Records with modeling code:

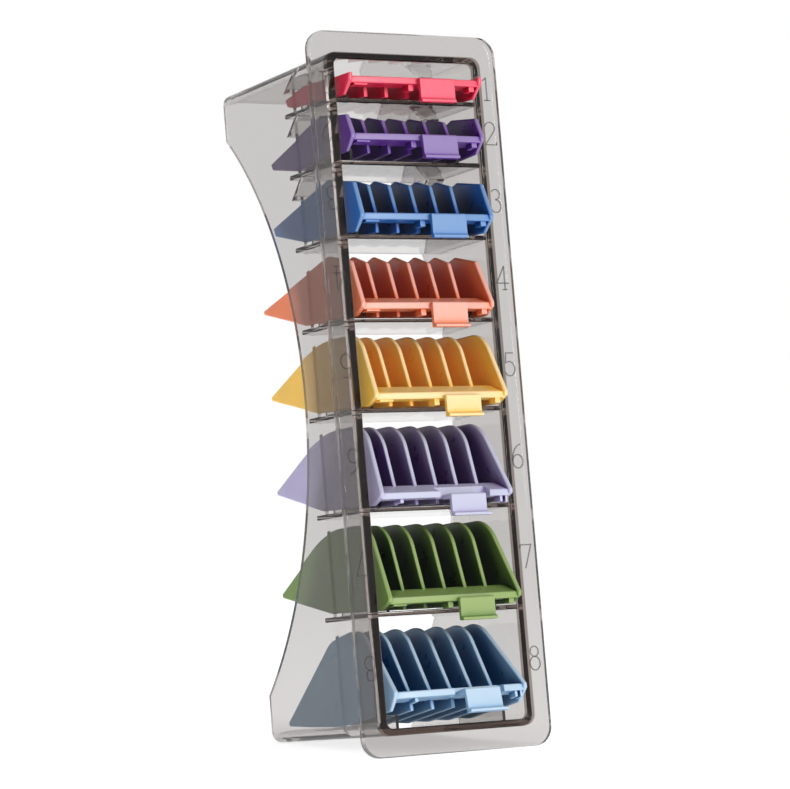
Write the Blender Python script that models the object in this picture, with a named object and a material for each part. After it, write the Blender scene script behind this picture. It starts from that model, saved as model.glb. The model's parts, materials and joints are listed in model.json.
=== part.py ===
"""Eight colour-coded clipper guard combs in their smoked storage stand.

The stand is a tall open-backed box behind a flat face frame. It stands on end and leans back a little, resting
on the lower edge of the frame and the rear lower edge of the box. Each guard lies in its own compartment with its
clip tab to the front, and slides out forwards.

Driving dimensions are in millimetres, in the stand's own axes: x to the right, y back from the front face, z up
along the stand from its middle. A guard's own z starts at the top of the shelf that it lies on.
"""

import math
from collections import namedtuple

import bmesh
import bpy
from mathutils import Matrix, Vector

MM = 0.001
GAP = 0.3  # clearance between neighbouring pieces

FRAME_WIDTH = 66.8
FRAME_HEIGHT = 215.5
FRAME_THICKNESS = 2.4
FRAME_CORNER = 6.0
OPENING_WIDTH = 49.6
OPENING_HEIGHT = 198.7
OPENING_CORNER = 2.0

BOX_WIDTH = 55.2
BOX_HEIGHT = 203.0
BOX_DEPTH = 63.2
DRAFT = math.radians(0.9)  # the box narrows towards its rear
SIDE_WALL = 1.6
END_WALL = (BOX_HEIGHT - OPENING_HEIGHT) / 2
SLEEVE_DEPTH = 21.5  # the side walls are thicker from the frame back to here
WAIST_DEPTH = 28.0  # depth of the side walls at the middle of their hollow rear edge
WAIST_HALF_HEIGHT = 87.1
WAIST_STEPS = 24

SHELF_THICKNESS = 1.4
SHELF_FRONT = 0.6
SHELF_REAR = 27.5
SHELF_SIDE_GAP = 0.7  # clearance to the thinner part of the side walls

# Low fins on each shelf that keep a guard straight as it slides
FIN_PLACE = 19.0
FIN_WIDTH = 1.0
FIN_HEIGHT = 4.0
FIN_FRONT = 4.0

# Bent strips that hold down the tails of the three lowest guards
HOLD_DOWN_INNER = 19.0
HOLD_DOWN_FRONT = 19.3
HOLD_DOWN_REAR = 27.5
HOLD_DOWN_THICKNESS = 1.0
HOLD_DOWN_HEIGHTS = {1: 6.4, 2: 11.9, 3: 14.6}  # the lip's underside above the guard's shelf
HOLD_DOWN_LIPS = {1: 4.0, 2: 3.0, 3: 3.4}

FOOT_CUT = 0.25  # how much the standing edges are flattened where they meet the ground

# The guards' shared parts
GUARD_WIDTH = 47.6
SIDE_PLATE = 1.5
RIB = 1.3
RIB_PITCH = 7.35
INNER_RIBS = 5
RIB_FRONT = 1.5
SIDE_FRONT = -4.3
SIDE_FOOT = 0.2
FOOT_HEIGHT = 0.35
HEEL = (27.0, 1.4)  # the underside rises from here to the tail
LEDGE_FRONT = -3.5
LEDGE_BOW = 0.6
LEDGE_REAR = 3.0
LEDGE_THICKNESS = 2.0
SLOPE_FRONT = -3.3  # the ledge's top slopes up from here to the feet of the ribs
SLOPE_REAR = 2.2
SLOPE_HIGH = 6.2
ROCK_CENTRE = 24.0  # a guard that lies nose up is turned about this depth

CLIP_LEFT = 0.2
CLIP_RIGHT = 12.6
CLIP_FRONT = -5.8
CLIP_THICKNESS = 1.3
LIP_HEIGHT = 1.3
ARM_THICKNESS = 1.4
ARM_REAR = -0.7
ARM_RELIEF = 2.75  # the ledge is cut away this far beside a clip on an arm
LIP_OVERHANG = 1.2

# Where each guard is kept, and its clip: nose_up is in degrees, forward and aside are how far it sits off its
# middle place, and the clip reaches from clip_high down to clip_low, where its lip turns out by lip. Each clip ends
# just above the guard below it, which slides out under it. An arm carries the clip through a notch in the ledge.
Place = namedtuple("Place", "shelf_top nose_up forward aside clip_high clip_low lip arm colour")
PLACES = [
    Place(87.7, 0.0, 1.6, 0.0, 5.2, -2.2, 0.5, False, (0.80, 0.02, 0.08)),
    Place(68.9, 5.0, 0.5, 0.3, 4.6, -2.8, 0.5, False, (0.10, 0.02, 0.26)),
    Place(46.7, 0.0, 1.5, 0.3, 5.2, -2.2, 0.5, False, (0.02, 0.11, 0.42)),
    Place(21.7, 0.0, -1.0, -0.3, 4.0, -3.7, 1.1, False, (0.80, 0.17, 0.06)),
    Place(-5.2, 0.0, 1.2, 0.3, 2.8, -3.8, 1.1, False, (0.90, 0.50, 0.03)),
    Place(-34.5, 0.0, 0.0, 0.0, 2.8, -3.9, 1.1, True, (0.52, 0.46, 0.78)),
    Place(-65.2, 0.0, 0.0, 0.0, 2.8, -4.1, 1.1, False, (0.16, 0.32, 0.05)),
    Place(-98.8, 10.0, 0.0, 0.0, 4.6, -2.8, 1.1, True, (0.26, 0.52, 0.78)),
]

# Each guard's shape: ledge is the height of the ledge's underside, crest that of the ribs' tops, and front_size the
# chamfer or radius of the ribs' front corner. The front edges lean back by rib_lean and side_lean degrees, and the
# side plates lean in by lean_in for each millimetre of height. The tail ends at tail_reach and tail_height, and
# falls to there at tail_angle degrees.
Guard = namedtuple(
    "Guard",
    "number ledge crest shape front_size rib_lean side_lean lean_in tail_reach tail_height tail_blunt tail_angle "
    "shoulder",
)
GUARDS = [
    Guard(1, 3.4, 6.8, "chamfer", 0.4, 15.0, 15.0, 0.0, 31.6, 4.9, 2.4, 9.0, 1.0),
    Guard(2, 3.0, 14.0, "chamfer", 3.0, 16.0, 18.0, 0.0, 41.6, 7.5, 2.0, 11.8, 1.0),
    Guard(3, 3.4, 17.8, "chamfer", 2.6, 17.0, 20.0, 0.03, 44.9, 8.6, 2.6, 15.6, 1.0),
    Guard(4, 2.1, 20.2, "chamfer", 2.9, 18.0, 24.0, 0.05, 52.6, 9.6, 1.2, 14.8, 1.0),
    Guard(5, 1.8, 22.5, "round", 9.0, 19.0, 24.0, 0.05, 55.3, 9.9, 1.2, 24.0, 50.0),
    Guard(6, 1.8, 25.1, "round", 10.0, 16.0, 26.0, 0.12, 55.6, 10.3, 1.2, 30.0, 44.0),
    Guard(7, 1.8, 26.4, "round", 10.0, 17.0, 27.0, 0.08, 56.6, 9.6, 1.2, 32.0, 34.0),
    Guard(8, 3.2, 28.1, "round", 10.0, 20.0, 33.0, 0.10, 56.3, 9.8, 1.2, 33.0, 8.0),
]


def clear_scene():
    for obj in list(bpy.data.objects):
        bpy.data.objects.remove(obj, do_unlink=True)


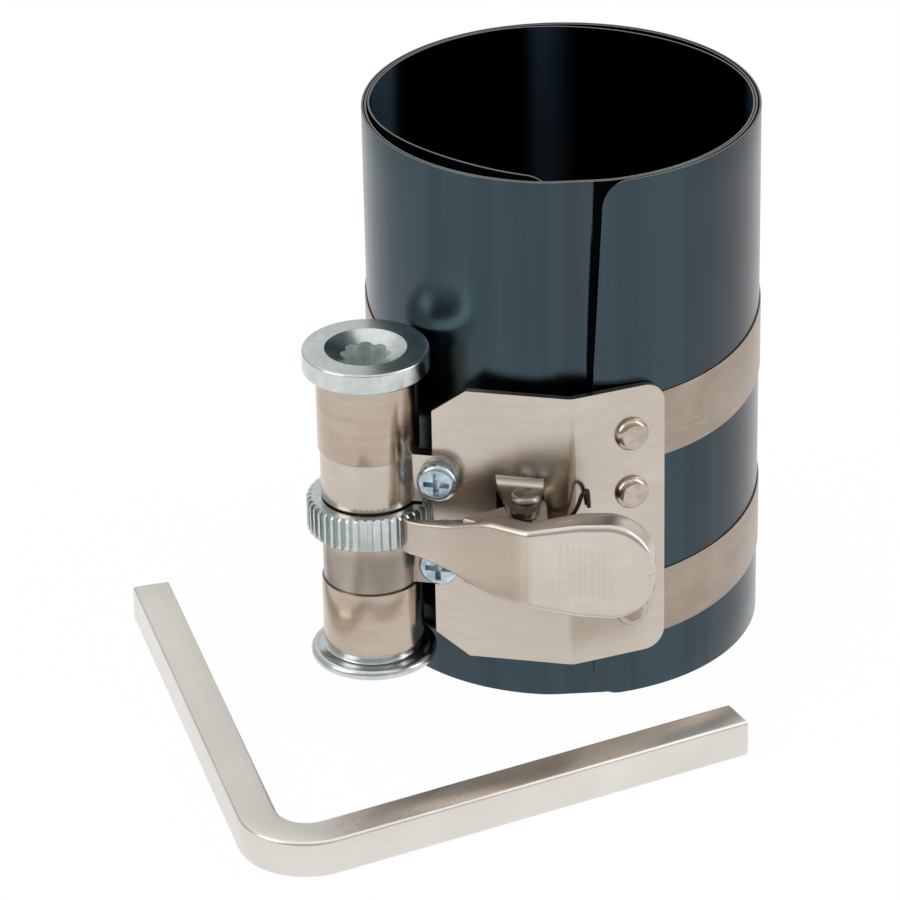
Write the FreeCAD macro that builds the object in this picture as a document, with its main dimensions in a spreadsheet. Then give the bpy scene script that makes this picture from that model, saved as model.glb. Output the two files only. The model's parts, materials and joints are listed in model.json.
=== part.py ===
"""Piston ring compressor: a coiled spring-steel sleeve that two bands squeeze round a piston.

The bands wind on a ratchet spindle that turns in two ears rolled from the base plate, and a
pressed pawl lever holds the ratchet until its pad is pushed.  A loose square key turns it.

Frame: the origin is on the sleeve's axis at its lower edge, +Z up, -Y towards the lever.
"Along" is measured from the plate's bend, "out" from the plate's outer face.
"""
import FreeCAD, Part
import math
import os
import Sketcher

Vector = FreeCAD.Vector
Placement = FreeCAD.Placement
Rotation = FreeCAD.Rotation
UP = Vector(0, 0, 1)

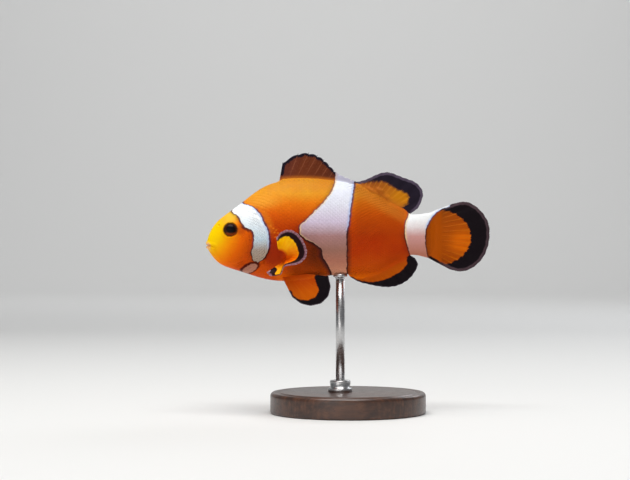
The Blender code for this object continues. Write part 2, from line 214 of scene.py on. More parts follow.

§ Short task
Return, unchanged, each line from the line containing "Write the FreeCAD" through the last line of the material.

§ Exercise answer
Write the FreeCAD macro that builds the object in this picture as a document, with its main dimensions in a spreadsheet. Then give the bpy scene script that makes this picture from that model, saved as model.glb. Output the two files only. The model's parts, materials and joints are listed in model.json.
=== part.py ===
"""Piston ring compressor: a coiled spring-steel sleeve that two bands squeeze round a piston.

The bands wind on a ratchet spindle that turns in two ears rolled from the base plate, and a
pressed pawl lever holds the ratchet until its pad is pushed.  A loose square key turns it.

Frame: the origin is on the sleeve's axis at its lower edge, +Z up, -Y towards the lever.
"Along" is measured from the plate's bend, "out" from the plate's outer face.
"""
import FreeCAD, Part
import math
import os
import Sketcher

Vector = FreeCAD.Vector
Placement = FreeCAD.Placement
Rotation = FreeCAD.Rotation
UP = Vector(0, 0, 1)

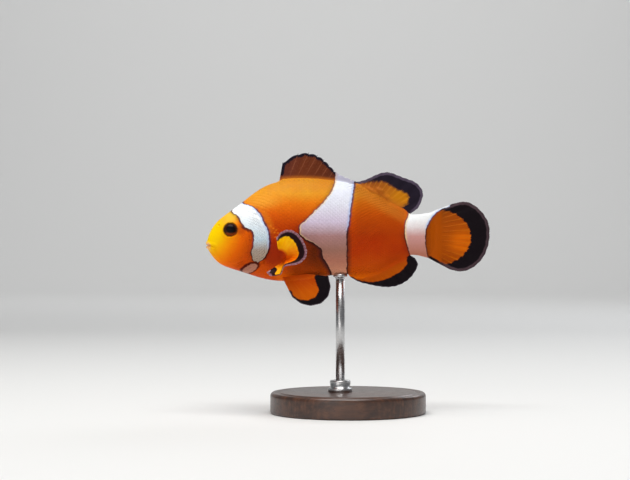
The Blender code for this object continues. Write part 2, from line 214 of scene.py on. More parts follow.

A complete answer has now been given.